Did you know that one of the most commonly cited reports on complications from aesthetic surgery is from the hands of board certified physicians? Also, a board can be meaningless, especially when the standards to achieve certification are lax. Tomorrow, I can start the Official board of Lake Shore Drive Physicians and as president of this new board I believe that only my board is qualified to perform earlobe repair. I can create and place an impressive looking framed certificate on my office wall. If you call my office, I can instruct my office staff to tell you that "Yes, I am board certified" and I can tell you I think you should only seek out physicians certified by the Board of Lake Shore Drive surgeons. Yes, I am being facetious but it is to prove a point. It is important to research the requisite standards your surgeon endured to achieve board certification. And although a qualified board is an important component to a physician's credentials, it is not the ultimate answer to who is the most qualified to be your surgeon.

Certainly, I think it is essential to know your physician's background and training but I also suggest you interview your surgeon. Ask him/her if he/she has hospital privileges to perform the procedures in question. Is your surgeon academically affiliated with a major University? Ask how often he/she performs the procedure in question. Seek out others who have been treated by this physician, ask if you may speak with these individuals or be allowed to see the results these patients achieved. Even seek out a second opinion before you commit.

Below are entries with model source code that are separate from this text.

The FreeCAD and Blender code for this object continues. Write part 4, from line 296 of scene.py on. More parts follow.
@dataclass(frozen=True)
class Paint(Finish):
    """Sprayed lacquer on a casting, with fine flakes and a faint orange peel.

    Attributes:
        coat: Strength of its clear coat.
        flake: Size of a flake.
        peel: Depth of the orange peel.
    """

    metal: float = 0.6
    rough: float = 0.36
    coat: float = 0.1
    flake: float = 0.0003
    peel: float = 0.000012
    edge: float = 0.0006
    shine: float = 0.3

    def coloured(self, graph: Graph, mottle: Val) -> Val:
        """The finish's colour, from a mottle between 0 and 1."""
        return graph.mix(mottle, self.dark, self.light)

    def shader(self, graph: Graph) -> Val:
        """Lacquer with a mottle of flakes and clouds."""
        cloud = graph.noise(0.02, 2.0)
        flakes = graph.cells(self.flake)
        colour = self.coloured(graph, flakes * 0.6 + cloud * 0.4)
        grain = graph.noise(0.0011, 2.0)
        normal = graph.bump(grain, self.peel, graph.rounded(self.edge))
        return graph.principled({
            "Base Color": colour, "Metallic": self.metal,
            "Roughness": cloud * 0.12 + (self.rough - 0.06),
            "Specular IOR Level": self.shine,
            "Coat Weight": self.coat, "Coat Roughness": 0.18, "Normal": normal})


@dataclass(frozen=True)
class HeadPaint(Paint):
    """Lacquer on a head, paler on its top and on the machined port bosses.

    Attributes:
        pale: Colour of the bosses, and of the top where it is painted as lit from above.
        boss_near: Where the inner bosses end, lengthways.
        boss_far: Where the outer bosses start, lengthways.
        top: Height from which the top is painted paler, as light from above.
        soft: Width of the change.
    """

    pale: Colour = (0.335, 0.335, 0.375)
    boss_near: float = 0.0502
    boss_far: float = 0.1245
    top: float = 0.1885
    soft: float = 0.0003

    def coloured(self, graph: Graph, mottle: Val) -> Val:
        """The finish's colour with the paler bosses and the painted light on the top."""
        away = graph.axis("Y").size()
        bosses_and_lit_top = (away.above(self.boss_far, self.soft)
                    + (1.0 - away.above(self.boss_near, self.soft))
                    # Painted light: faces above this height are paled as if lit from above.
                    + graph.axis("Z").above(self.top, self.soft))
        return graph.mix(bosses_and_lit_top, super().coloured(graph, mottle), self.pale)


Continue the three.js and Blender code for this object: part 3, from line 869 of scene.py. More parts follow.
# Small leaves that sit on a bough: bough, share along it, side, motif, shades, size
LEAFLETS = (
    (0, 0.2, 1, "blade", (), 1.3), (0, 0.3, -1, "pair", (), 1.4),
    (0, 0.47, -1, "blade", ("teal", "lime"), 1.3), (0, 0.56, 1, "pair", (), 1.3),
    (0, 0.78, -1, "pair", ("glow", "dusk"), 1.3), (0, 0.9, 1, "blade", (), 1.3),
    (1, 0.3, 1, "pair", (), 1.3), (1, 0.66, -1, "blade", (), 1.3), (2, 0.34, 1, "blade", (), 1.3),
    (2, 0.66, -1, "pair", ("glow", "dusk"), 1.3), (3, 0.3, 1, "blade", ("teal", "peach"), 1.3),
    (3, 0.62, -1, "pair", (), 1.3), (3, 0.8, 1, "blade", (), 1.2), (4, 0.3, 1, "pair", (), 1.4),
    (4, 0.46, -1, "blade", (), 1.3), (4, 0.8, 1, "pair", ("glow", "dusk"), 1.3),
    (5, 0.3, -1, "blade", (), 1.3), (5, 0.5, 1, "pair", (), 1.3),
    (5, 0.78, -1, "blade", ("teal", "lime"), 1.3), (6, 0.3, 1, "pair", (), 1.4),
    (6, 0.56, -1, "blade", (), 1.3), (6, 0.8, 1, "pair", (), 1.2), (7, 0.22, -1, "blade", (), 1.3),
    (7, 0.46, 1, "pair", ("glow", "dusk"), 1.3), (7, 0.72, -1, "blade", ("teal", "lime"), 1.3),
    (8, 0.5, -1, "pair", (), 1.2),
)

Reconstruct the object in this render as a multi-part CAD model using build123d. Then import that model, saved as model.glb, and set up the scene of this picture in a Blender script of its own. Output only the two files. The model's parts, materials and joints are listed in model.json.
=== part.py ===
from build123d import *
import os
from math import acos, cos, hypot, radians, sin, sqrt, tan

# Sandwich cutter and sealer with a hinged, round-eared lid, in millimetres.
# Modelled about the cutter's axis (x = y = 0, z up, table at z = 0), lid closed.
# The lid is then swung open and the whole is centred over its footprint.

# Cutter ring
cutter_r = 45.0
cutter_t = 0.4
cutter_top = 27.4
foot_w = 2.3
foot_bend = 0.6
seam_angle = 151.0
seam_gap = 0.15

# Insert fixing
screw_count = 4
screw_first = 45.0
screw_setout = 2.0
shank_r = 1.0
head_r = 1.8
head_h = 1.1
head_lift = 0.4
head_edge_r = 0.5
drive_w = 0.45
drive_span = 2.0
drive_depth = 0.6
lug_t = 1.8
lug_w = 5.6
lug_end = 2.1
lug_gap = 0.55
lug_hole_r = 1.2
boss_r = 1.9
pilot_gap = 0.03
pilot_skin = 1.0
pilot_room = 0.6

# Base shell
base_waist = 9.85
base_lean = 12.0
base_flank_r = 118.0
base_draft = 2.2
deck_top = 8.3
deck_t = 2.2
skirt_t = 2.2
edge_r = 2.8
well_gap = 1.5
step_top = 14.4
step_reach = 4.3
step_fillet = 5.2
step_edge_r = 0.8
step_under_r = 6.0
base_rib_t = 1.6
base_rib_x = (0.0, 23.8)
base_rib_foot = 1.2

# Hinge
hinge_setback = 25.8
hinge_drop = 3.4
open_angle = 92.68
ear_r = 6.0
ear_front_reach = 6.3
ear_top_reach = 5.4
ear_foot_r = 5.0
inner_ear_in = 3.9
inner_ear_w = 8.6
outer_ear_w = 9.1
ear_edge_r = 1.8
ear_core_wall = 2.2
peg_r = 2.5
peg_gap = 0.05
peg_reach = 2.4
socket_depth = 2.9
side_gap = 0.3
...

Then trust your instincts. You have to be comfortable with this person. Is this physician a listener truly interested in your desires or does he or she just tell you what is going to make you happy. Is he or she going to remember you after your surgery and continue to be involved in your care and well-being or are you just placed on an assembly line of patients? Be certain you feel comfortable in his/her office because you may make many visits over the next few weeks. Once you made your, decision, be content that you chose the right surgeon for you and that you thought it out fully. Then go forward.